Saturday, July 21, 2007

A test for Gates, revisited

By Creature

On Thursday we learned that former Cheney aide, and always neocon, Undersecretary of Defense Eric Edelman called the junior Senator from New York, Hillary Clinton, a traitor because she had the gall to question the Pentagon about contingency withdrawal plans with respect to Iraq. On Friday the Senator responded to the treason charge by writing to Edelman's boss, Secretary of Defense Robert Gates, asking if he agreed with the "outrageous and dangerous" statement made by his underling.

In my post about this Pentagon vs. Hillary battle from Thursday--a battle which benefits Hillary and her presidential aspirations immensely--I questioned on which side of the conservative/neoconservative fence Robert Gates would come down on.

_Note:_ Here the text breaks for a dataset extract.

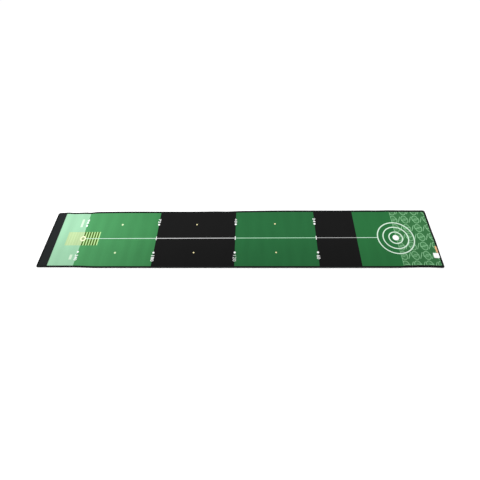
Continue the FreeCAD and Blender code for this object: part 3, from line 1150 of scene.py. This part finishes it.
def make_camera():
    """Camera over the near side, turned a little to the left and rolled a little."""
    azimuth = math.radians(6.025)
    elevation = math.radians(60.96)
    roll = math.radians(-5.469)
    distance = 2.0468
    look_at = Vector((0.04774, -0.01517, 0.0))
    back = Vector((
        math.sin(azimuth) * math.cos(elevation),
        -math.cos(azimuth) * math.cos(elevation),
        math.sin(elevation),
    ))
    right = (-back).cross(Vector((0, 0, 1))).normalized()
    upright = right.cross(-back)
    side = right * math.cos(roll) + upright * math.sin(roll)
    above = upright * math.cos(roll) - right * math.sin(roll)
    lens = bpy.data.cameras.new("camera")
    lens.sensor_width = 36
    lens.lens = 19.815
    camera = bpy.data.objects.new("camera", lens)
    turned = Matrix((side, above, back)).transposed().to_4x4()
    camera.matrix_world = Matrix.Translation(look_at + back * distance) @ turned
    bpy.context.scene.collection.objects.link(camera)
    bpy.context.scene.camera = camera


# ---------------------------------------------------------------- assembly


def stand_for(piece, node):
    """The piece replaces a CAD node of the mat body."""
    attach(piece, "mat")
    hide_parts(node)


def make_mat():
    """Every piece of the mat body. Gives the two that the labels lie on."""
    black_tape = woven_material("black_tape", dyed(23, 25, 25), *TAPE_WEAVE)
    charcoal = woven_material("charcoal_band", dyed(34, 37, 38), *BAND_WEAVE)
    thread = thread_material("black_thread", dyed(36, 37, 37))

    backing = make_backing(rubber_material())
    stand_for(backing, "non_slip_backing")
    felt = make_felt(felt_material())
    stand_for(felt, "felt_interlining")
    pile = make_pile_face(pile_material())
    stand_for(pile, "printed_pile_face")
    tape = make_binding(black_tape)
    stand_for(tape, "edge_binding")
    band = make_start_band(charcoal)
    stand_for(band, "start_end_band")
    stand_for(make_binding_needle_thread(thread), "binding_needle_thread")
    stand_for(make_binding_bobbin_thread(thread), "binding_bobbin_thread")
    band_needle = make_band_thread("band_needle_stitches", TOP, 1, thread)
    stand_for(band_needle, "start_band_needle_thread")
    band_bobbin = make_band_thread("band_bobbin_stitches", BAND_BOBBIN_HEIGHT, -1, thread)
    stand_for(band_bobbin, "start_band_bobbin_thread")

    return pile, tape


def make_labels():
    """The two labels, which lie on the pile and the tape; each is shaped over the tape and into the seam
    beside it.
    """
    white = woven_material("white_satin", (0.99, 0.99, 0.98), *SATIN_WEAVE)
    orange = woven_material("orange_satin", dyed(250, 194, 142), *SATIN_WEAVE)
    care = make_label("care_label_cloth", label_low, label_high, 1.2 * MM, white)
    side = make_label("side_tag_cloth", tag_low, tag_high, 0.8 * MM, orange)
    labels = [
        (care, "care_label", "white_label", label_low, label_high),
        (side, "side_tag", "orange_tag", tag_low, tag_high),
    ]
    for piece, node, slot, low, high in labels:
        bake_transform(piece)
        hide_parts(node)


def build():
    bpy.context.scene.view_settings.view_transform = "Standard"
    make_camera()
    make_world()
    make_softbox()
    make_floor()
    pile, tape = make_mat()
    make_labels()


build()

Will Robert Gates stand up to the vice president? Will daddy Bush's boy stand up to baby Bush's boy? Will old-school conservatism stand up to neo-conservatism? The outcome here will shed much light on who holds sway in today's White House.

By late Friday, we had our answer. Well, sort of.

In a written statement, posted by Greg Sargent on TMP's Election Central, Robert Gates had this to say:

"I have long been a staunch advocate of Congressional oversight, first at the CIA and now at the Defense Department. I have said on several occasions in recent months that I believe that congressional debate on Iraq has been constructive and appropriate. I had not seen Senator Clinton’s reply to Ambassador Edelman’s letter until today. I am looking into the issues she raised and will respond to them early next week."

Sargent, I think correctly, characterizes this statement as Gates "distancing himself in a big way from Edelman."

However, almost simultaneously with Sargent's post, David Shuster, reporting for Hardball, breaks through the usual talking-head chatter with a statement from a spokesperson for Robert Gates that says the Secretary of Defense "was almost certainly aware and had read Edelman's letter to Mrs. Clinton before it was delivered."

Shuster also acknowledges the Gates statement quoted above, but it is clear from the spokeperson's statement that Gates had, as Shuster puts it, "signed-off on" the Edelman letter before it was issued.

It seems Robert Gates is trying to have it both ways. On the one hand he believes that "congressional debate on Iraq has been constructive and appropriate." And on the other, quoting from the Edelman letter, he believes that a "premature and public discussion of the withdrawal of U.S. forces from Iraq reinforces enemy propaganda..."

Which will it be, Mr. Secretary of Defense, are you with the Constitution and the checks and balances, not to mention free speech, it embraces, or are you with the vice president?

The country, and our democracy, waits for your decision.